Disk Soup: AWS, EBS, RAID, MarkLogic, and Pinch of Salt!
At the 2013 MarkLogic User Conference , I learned all kinds of interesting and valuable information about running MarkLogic on AWS (Amazon Web Services) EC2 servers. Most specifically, it was mentioned that I wasn't necessarily going to get a huge performance gain over regular EBS storage via the RAID 10 configuration that I cooked up. That was good news to me because it costs me quite a bit to have all that extra EBS storage for RAID10.
I just finally got around to testing all of this out with live data. I trimmed down my data, merged all my forests, and cleaned up the disk to ensure I knew exactly how much storage I needed. I finally got it all down to about 148GB of on-disk data for about 3+ months of weather data.
My current configuration is eight 200GB volumes arranged in a RAID 10 configuration. That is 1.6TB of storage that yields about 750GB of usable disk space.
To consolidate this onto one volume, I created a 600GB EBS volume, created an ext4 filesystem, and copied all the data across while everything was shutdown. And then I waited, and waited, copying is sure slow, and waited...
When I was finally ready, I started up MarkLogic and all my Web applications to test the throughput. The result: it was twice as slow! I get at least a 2 times increase in performance by having RAID10 via mdadm.
Fortunately, the data hadn't changed and so I could easily switch back to the old filesystem. I restarted MarkLogic and verified my measurements: yes, RAID10/mdadm is better by at least twice.
I then looked into Provisioned IOPS and whether I could test that. Unfortunately, it isn't available for the instance type I'm using ( m2.xlarge ) and I would have to move to the next level up (m2.2xlarge). The additional cost of Provisioned IOPS for EBS and the m2.2xlarge removes any cost savings I might have had.
Here's the takeaway:
- RAID10 via mdadm is a good middle ground for AWS. It will give you better performance, possibly twice as fast as regular EBS storage.

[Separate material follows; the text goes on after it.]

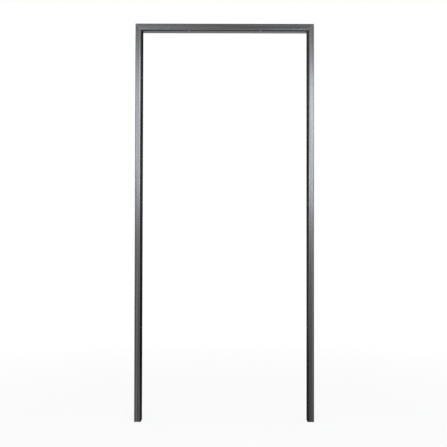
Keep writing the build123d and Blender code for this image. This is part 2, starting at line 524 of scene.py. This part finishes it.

- RAID10 will cost you less for overall EBS storage than Provisioned IOPS.
- Provisioned IOPS will give you better performance guarantees and you may find you want/need to pay for that.
- I don't have a measurement of that as of yet.
I wish I had an easy way to test out Provisioned IOPS for EBS storage with my system. It would be great to compare everything all at once. Unfortunately, I would first have to upgrade to a different instance type and then re-run all the tests I've done so far. For my current work, that isn't necessary.
Yet, when I want more performance, I now know what to do next.